La crisi nel Mar Rosso può incidere notevolmente sull’operatività dei porti italiani dell’Adriatico e mettere a rischio i 13-14 miliardi di entrate fiscali sotto forma di Iva e accise garantite dal commercio marittimo. Ne è convinto Luigi Merlo, direttore Corporate Affairs di Msc (il principale operatore mondiale con 758 portacontainer) e presidente di Federlogistica-Conftrasporto. Presidente Merlo, quali porti italiani saranno maggiormente colpiti dalla crisi? «Trieste e Venezia, perché raggiungerli dal Capo di Buona Speranza è più complesso e più lungo. Per Genova ci possono essere contraccolpi, ma una valutazione vera e propria si potrà fare a fine gennaio».

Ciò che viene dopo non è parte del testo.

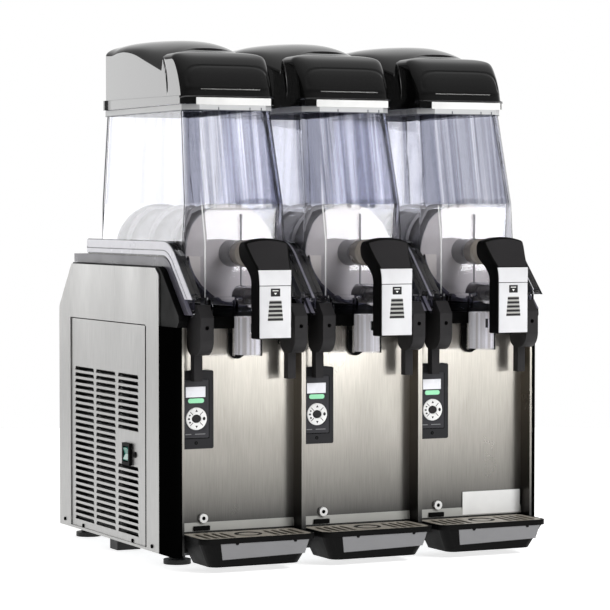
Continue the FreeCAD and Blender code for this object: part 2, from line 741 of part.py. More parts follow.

C’è già qualche dato disponibile?
«A Genova a dicembre erano arrivate 4 navi-container in meno dell’anno precedente e a gennaio per ora almeno un paio. Oggi però è difficile effettuare una valutazione perché non si può dire quante navi effettueranno un trasbordo a Tangeri e quante vadano direttamente a Rotterdam».
Quanto è a rischio Genova?
«Quasi tutte le navi seguono la rotta più lunga dal Capo di Buona Speranza. Genova può subire significativi contraccolpi dalla riduzione dei traffici, però è un porto che serve molto il mercato del Nord Italia. Più problematico il traffico di Trieste verso Germania, Austria e Ungheria, perchè sono Paesi che possono essere serviti dai porti del Nord Europa».
Questa situazione mette a rischio anche le entrate dello Stato.
«Sì, perché nel caso in cui ci fosse un dirottamento di traffici in porti non italiani si ridurrebbero le entrate da Iva e accise che ammontano a 13-14 miliardi l’anno».
Quanto ne verrebbe impoverito il nostro sistema portuale?
«Non poco, anche perché veniamo da un anno caratterizzato da un sostanziale stallo del traffico. L’Italia si attesta ormai su 11 milioni di Teu (misura standard di lunghezza dei container; ndr), di cui 3,5 milioni di trasbordo a Gioia Tauro e altri di destinazione finale. Basta qualche nave in meno per determinare effetti negativi. Soprattutto se anche gli imprenditori italiani decidono di esportare da altri porti: i terminal di Novara e Verona hanno collegamenti diretti con i porti nordeuropei».
Anche l’aumento del costo dei noli è un tema critico.
«I prezzi erano crollati nel 2023, quindi l’incremento era fisiologico. Non a questi livelli però. Per non dire dei costi di assicurazione, balzati in maniera impressionante».
La missione nel Mar Rosso al quale sta lavorando l’Europa può essere risolutiva?
«Vedremo. Se l’obiettivo è solo la scorta delle navi, gli armatori continueranno a restare fuori dal Canale perché non si eviterebbero i razzi da terra. Ovviamente saremmo felici se servisse a stabilizzare la situazione. La fase è comunque delicata e complessa. A febbraio c’è il Capodanno cinese: due settimane durante le quali si bloccherà gran parte dell’attività in Asia. Non oso pensare a ciò che accadrà sul fronte delle consegne stante l’attuale situazione».
Bankitalia sembra molto preoccupata, considerato che dal Mar Rosso passa il 16% delle importazioni e il 7% dell’export italiano.
«Comprendo il punto di vista. Dopo una raffica di aumenti del costo del denaro, se riparte la spinta inflazionistica potrebbe anche ripartire di nuovo l’aumento dei tassi, innescando un circolo vizioso tremendo per il nostro Paese. Tutti gli analisti prevedono che, a seguito della crisi, potrebbero aumentare significativamente i prezzi del petrolio e del gas. Siamo dipendenti da Suez e questo dovrebbe imporre all’Italia, oltre che all’Europa, di avere un ruolo maggiore dal punto di vista politico».
Sono giustificati i timori sul fronte del Pnrr?
«Importiamo materie prime come acciaio, ferro, legno, materiali per le costruzioni, ma anche attrezzature di grandi dimensioni. È chiaro che se l’approvvigionamento viene rallentato o bloccato, ciò può determinare un incremento dei costi delle opere e quindi incidere sul Pnrr».